De la création à la propriété
Everything is a Remix va un cran plus loin, pour remonter aux fondements de la créativité, et estime que, fondamentalement, "la base, la matière sur laquelle repose notre créativité part d'une notion méprisée et incomprise : le recopiage". En cinéma, Star Wars a pompé d'innombrables plans et idées à des classiques du western et au cinéma d'Akira Kurosawa. Le Macintosh révolutionnaire d'Apple a en bonne partie amélioré des fonctions initialement créées par Xerox pour son "Alto", et cela vaut pour la plupart des grandes découvertes scientifiques. "Tout le monde part toujours de quelque chose, pour en bâtir une autre", et le documentaire de citer en exemple les premiers albums des Rolling Stones ou de Bob Dylan, exclusivement composés de reprises.

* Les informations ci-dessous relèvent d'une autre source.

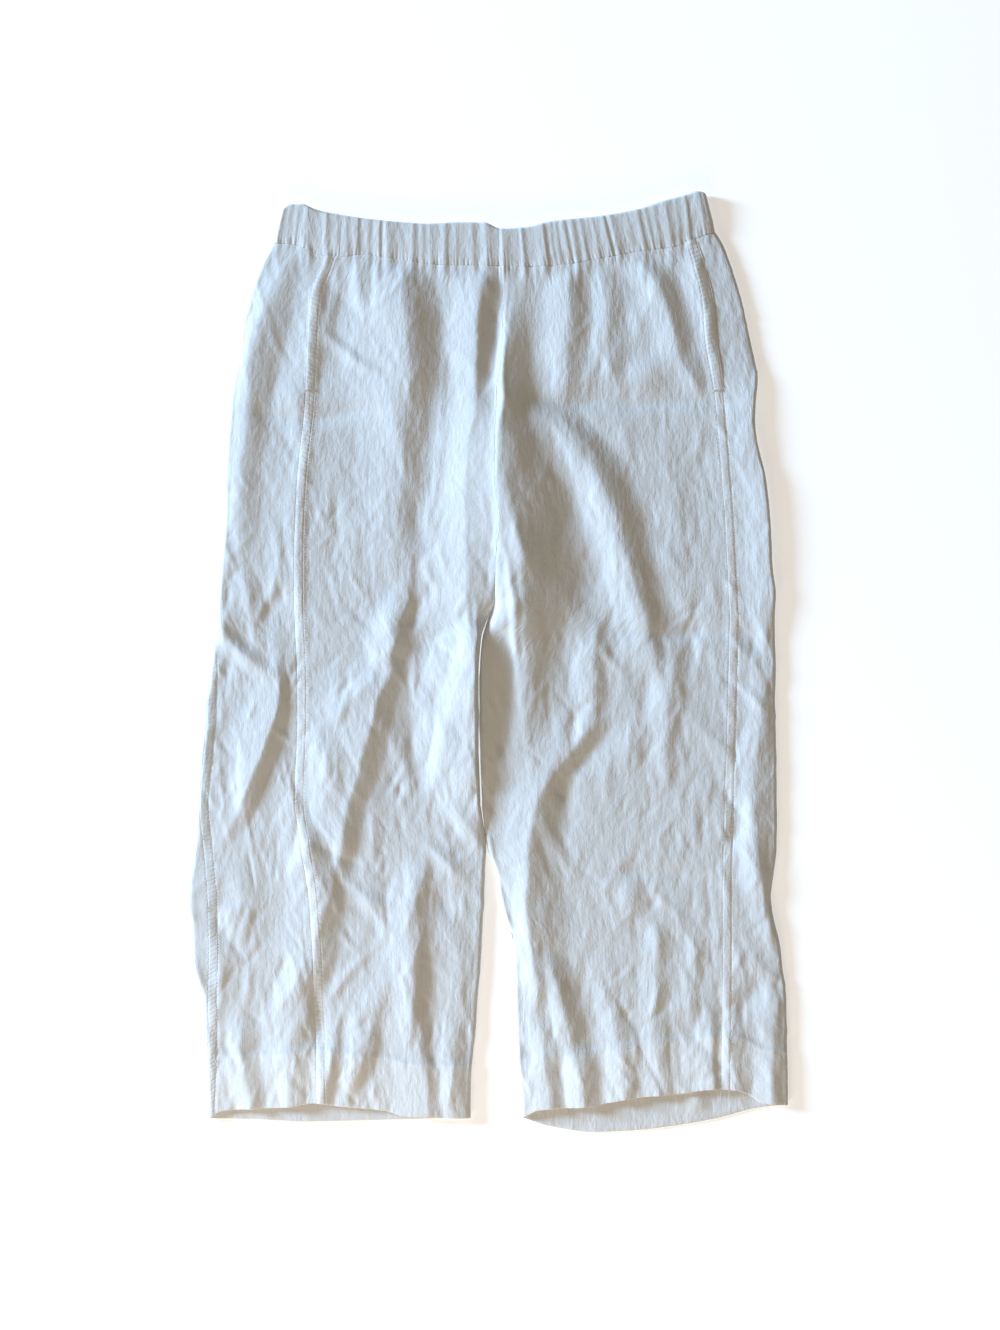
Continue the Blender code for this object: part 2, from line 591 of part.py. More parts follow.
clear_scene()
pants = new_collection("Capri pants")
linen_finish = new_material("linen", LINEN)
pocketing_finish = new_material("pocketing", POCKETING)
for leg in (WEARER_RIGHT, WEARER_LEFT):
    leg_pieces(leg, linen_finish, pocketing_finish, pants)
waistband(linen_finish, pants)
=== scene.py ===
"""Wide-leg pull-on capri pants of washed white linen, laid flat on their back with the front up."""
import bpy
import numpy as np
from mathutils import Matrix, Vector


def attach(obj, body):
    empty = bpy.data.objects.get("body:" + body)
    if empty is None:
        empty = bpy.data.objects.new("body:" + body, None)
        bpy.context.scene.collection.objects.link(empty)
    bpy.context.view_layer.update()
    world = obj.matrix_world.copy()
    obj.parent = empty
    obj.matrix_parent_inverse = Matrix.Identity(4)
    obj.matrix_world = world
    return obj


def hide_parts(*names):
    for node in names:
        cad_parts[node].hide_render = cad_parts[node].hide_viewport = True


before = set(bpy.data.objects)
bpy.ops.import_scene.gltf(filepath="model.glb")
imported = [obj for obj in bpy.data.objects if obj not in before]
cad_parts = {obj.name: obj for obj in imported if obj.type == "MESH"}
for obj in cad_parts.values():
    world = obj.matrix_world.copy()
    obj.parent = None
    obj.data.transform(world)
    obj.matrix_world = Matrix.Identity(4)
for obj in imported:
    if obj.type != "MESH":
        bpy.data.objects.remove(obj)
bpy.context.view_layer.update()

# ------------------------------------------------------------------------------
# The two legs as they lie. Each is a tube of plain-weave linen pressed flat: a place on it is a station y, a
# layer (over the top or underneath) and a way in from the outer fold. Above the crotch the tube is open at
# the centre seams, and below it the inner fold closes it. The front panels, side panels and backs are
# stretches of this tube, and everything that lies on them follows it too.
# ------------------------------------------------------------------------------
MM = 0.001
CLOTH = 0.0007  # wall of the linen
SEAM_GAP = WAIST_GAP = 0.0001
LEG_GAP = 0.0004
HEM_DEPTH = 0.052
FLOOR_LAYER = 0.00055  # height of the bottom layer's middle
TOP_LAYER = 0.0052
LOWEST_TOP = 0.0026  # the top layer sinks no lower than this over the bottom one
HEM_RISE = 0.0010
FOLD_HEIGHT, HEM_FOLD_HEIGHT = 0.0026, 0.0037  # height of a leg's folded edges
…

Longtemps, cela n'a pas réellement posé de problème. "Pendant la majeure partie de l'histoire, les idées et créations étaient libres de droits", précise Everything is a Remix. "Mais l'économie de marché a tout changé en transformant la création en produit." Le droit d'auteur s'est imposé. Ce qui explique, notamment, que l'on voie désormais émerger d'innombrables procès, pour des copies vieilles de plusieurs décennies.